I see her as the dance is ending. "I think I'm going home. A is tired and so am I. Think I'll just go home and crash."

"Good plan," I say.

And put an end to this night of sitting alone on the bleachers, I think.


  1. This kept me riveted. Such an intriguing character sketch. Love the little snippets of dialogue woven with description of small action--this gives it a very impressionistic feeling... :)

  2. Oh the awkwardness of middle school dances. This brought me right back to those times... something I don't miss.

  3. I wonder what will her memory be of this prom? Did she feel alone? I found it interesting she felt sorry for the boy on the bleachers, when she occupied that seat too. You've put her in my mind and I can't stop thinking of this scene.

  4. Oooh, I have a horrid memory of a my middle school prom. Oh, dear. I hope I don't feel the need to write it.
    This one is going to be a terrible memory for her, unless she was able to make the other left out one feel better for a bit. Those dances should be put to rest.

  5. And it seems that she wants it to be so right. Sadness reign here, Deb, that some of our students can't find a place to call home in our schools.

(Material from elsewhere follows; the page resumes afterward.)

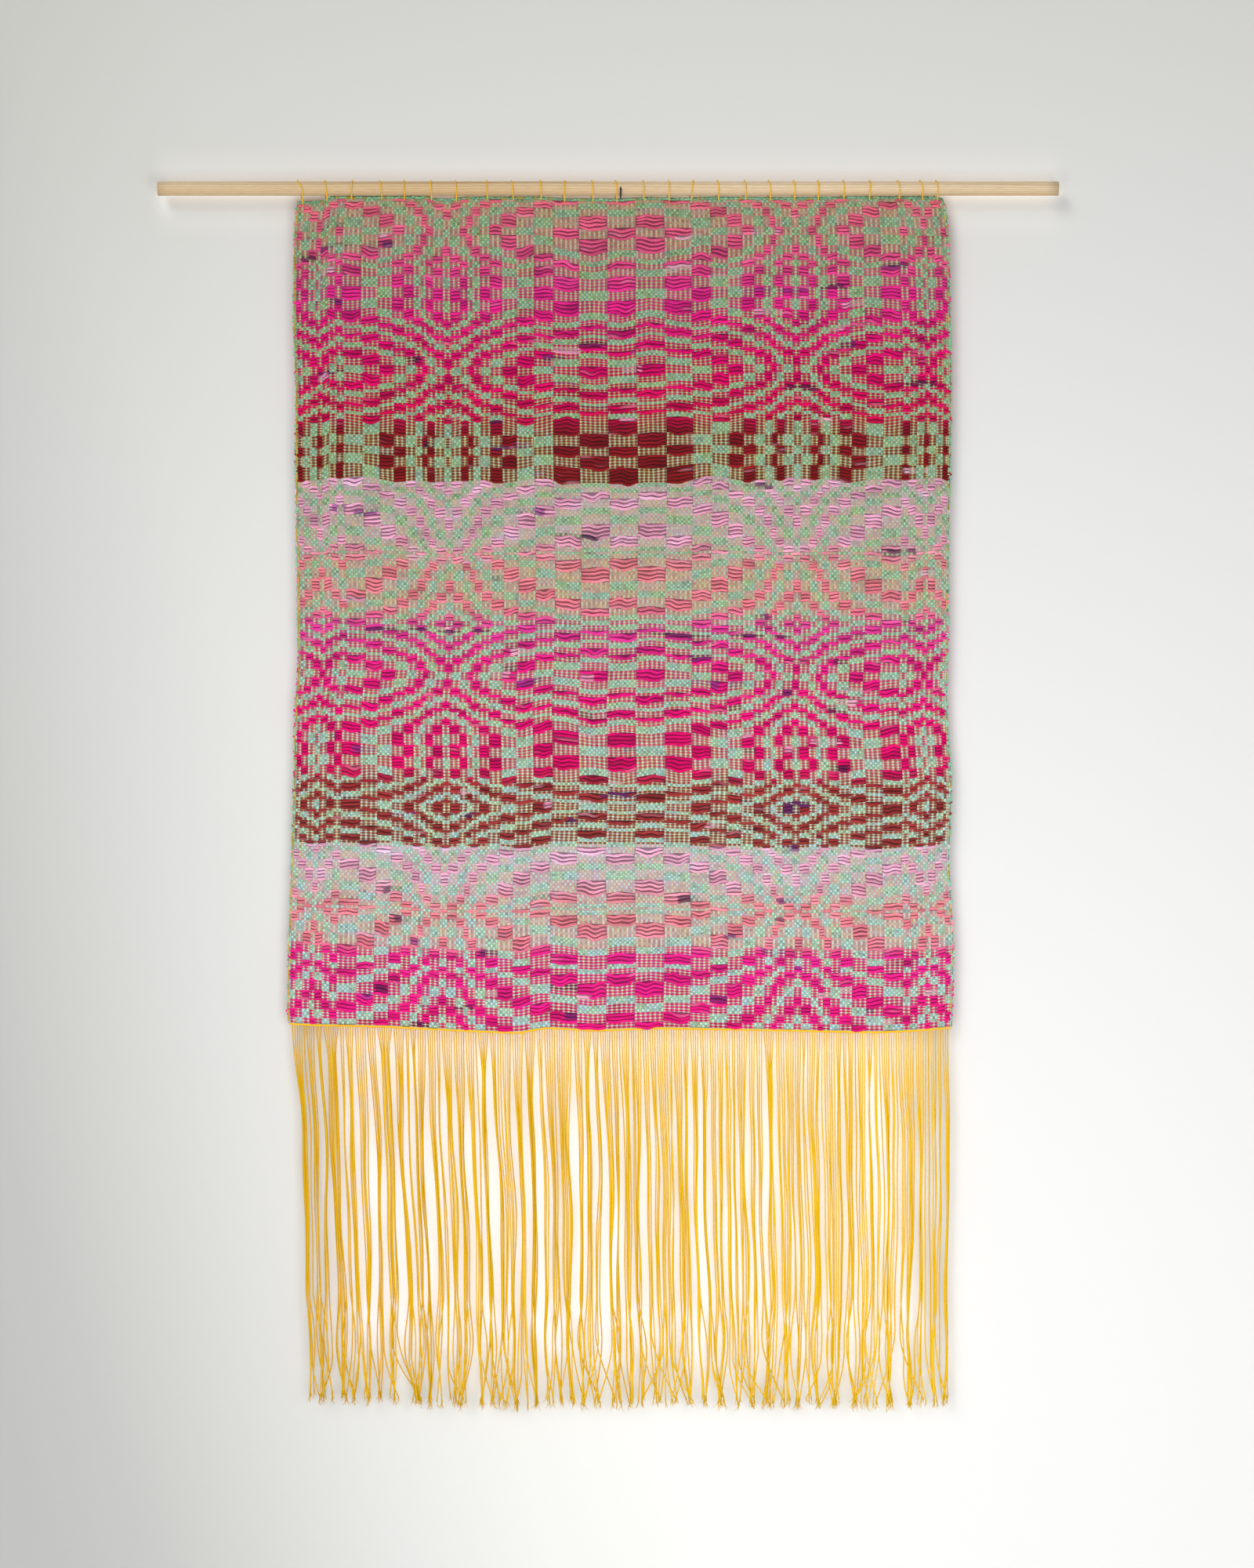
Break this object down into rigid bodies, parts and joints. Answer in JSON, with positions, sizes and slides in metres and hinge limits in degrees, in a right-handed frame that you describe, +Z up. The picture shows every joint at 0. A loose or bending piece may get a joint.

Your descriptive words, most especially your use of dialogue is wonderful. Thanks for sharing this poignant piece.

  6. When I first started reading, I thought it was a continuation of your fictional character - your writing was so crisp and clear, like you were right there! Oh wait - you were! You wonder what kids think and do what they do. I'm glad she went over to the boy alone on the bleachers. Thanks for this snippet of life in high school . . . that we all want to forget, but we never will. It's amazing the stories in our lives that leave an impact.

  7. What a vivid picture you have painted. I wonder what was going thru her mind when she was sitting alone on the bleachers and I'm so glad she had the courage to approach the young man. Do you suppose that it is difficult for this age group to relate to each other - face to face - because of the texting and social sites? This story brings memories back to us all.

  8. What a wonderful start to this story Deb:
    I watch her during the night. Sitting there in a dress that is very much her, yet somehow, strangely wrong. A little too short. A little too tight in the wrong places. A little too much.
    It's so hard for most kids to get to the dance and enjoy it,

  9. What an intriguing character. I see her and I hope the end of her story is a happy one. Such good writing to sink my teeth into, Deb!
    Is she a real person or did you make her up? Which is easier for you, or which do you enjoy more?

    1. She's real. A great kid. Just doesn't quite know where she belongs

  10. Wow, great writing, I want to read all around it (an expression I just made up for wanting to know the beginning and the end of this girl's story).

  11. Wow, a riveting description! Like Bonnie, I think the description of the dress set the tone perfectly for the rest of her story. I wonder, how many kids really feel at ease at such events?

  12. The way you write about your students is unbeatable. You have such a firm grasp on who they are as people and the depth of your concern for them is admirable. I can tell this girl was lucky for your noticing and conversing with her, but I can also tell you feel equally as lucky to have beared witness to her night alone. That is what makes you, and your writing, so special.

  13. She haunts me. There is so much more to her than a prom dress and empty bleachers. Why did she go to prom? Why did she talk to the loner on the bleachers? She haunts me. I might have to write about her in my YA notebook.

  14. She haunts me. There is so much more than a prom dress and empty bleachers. So many questions. She haunts me. I think she'll keep haunting me until I write about her.

    1. I like Michelle's idea that she seems to go with my fictional character I shared in March. I may have to combine them! You write about her too--can't wait to see how she turns out in your notebook!